Lesson 4 flattened matrix

in your example the correct order to read should be:
1,5,9,2,6,…
you can convert the matrix of tokens into words and see what does it contain and in what order

but this will change the order of the word in the sentence.
as i said here:

And by that we need read it from a column and not row.
No?

why don’t you just start again from the very beginning. Take your example (copied from above):
next(iter(md.trn_dl))i
(Variable containing:
12 567 3 … 2118 4 2399
35 7 33 … 6 148 55
227 103 533 … 4892 31 10
… ⋱ …
19 8879 33 … 41 24 733
552 8250 57 … 219 57 1777
5 19 2 … 3099 8 48
[torch.cuda.LongTensor of size 75x64 (GPU 0)], Variable containing:
35
7
33

22
3885
21587
[torch.cuda.LongTensor of size 4800 (GPU 0)])

convert it to words and see what is the result

Sound good, sorry if it inefficient.
OK, This is when I take row:


the order of the words is not right.

when I take the column:


looks right.

and as I expected the order of the words in the flattened matrix isn’t correct
image

and again I really appreciate your time and for helping me to understand.

no problem, I am learning as well. Seems my understanding was wrong: sentences are indeed in columns. Double checked the source code: nlp.py, line 144:

def batchify(self, data):
    nb = data.size(0) // self.bs
    data = data[:nb*self.bs]
    data = data.view(self.bs, -1).t().contiguous()
    if self.backwards: data=flip_tensor(data, 0)
    return to_gpu(data)

data gets transposed, so sentences appear in columns.

So the logic is that sentences are in columns (read top-down) -> to get a batch we slice it with length of ‘sequence_len’ -> we get some parts of many sentences, this is our ‘x’.
For ‘y’ we do the same, only difference is that we slice starting 1 row later -> then we flatten y.
As sentences are in columns, then flattened y doesnt make sense for our eyes. But for neural net it does not matter. Important is that they are consistent with each other. If we would transform y back to matrix then it would be similar to x, and vice verca if we would flatten x, then it would be similar to y. Maybe that helps to understand it better?
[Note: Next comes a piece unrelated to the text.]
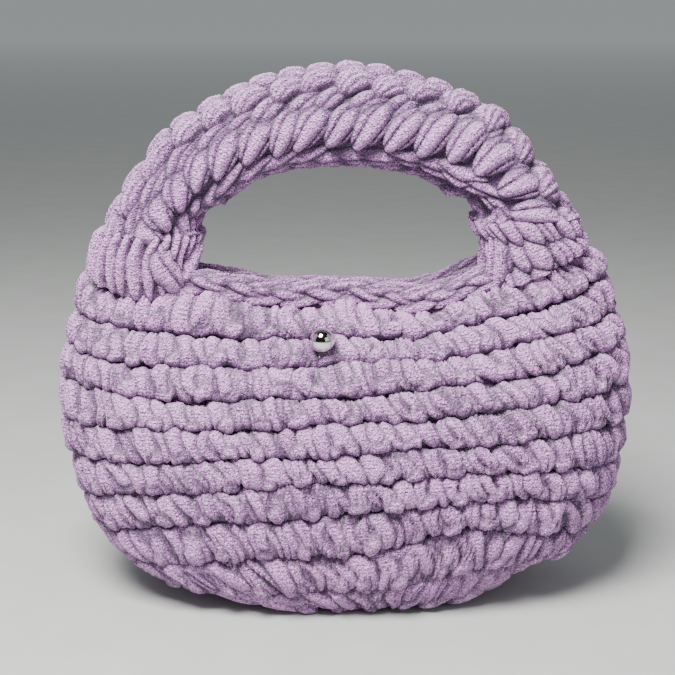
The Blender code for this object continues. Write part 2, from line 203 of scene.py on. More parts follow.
def body_form(level, angle):
    """The body's smooth outer form over the crests of its rows: a superellipse for each level."""
    level = np.clip(level, 0.0, TOP_LEVEL)
    along, across = superellipse(angle, OVAL_POWER)
    x = BODY_WIDTH / 2 * section_share("width", level) * along
    pinch = MOUTH_PINCH * section_share("mouth", level) * between_roots(x)
    y = (BODY_DEPTH / 2 * section_share("depth", level) - pinch) * across
    z = level_height(level, x, across)
    return np.stack([x + FOOT_SHIFT * section_share("shift", level), y, z], axis=-1)


def round_angles(count):
    """Angles round a full turn, in even steps, without the last one, which is the first again."""
    return np.linspace(0, 2 * math.pi, count + 1)[:-1]


def unit(vectors):
    """Vectors divided by their lengths."""
    return vectors / np.maximum(np.linalg.norm(vectors, axis=-1, keepdims=True), 1e-12)


def raised(form, u, v, lift, step_u, step_v, outward=1.0):
    """A form moved outwards along its normal, the cross product of its slopes in u and v, and that normal.
    Outward is -1 where that product points inwards."""
    along = form(u + step_u, v) - form(u - step_u, v)
    across = form(u, v + step_v) - form(u, v - step_v)
    normal = outward * unit(np.cross(along, across))
    return form(u, v) + normal * np.expand_dims(lift, -1), normal


def body_surface(angle, level, lift):
    """Points on the body at an angle round the oval and a level, lifted above the crests of the rows."""
    inner = np.clip(level, 0.02, TOP_LEVEL - 0.02)
    points, normal = raised(lambda a, v: body_form(v, a), angle, inner, lift, 0.01, 0.01)
    slip = body_form(level, angle) - body_form(inner, angle)
    over = np.expand_dims(level - np.clip(level, 0.0, TOP_LEVEL), -1)
    upward = body_form(inner + 0.01, angle) - body_form(inner - 0.01, angle)
    return points + slip + over * upward / 0.02, normal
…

take a look at a get_batch function below
nlp.py line 151:

def get_batch(self, i, seq_len):
    source = self.data
    seq_len = min(seq_len, len(source) - 1 - i)
    return source[i:i+seq_len], source[i+1:i+1+seq_len].view(-1)
1 Like

I happy to hear we understand each other now :grinning:

OK, I understand now but do you understand why we even should flatten y.

because we want to have only one item (token) as a prediction for each input (word sequence)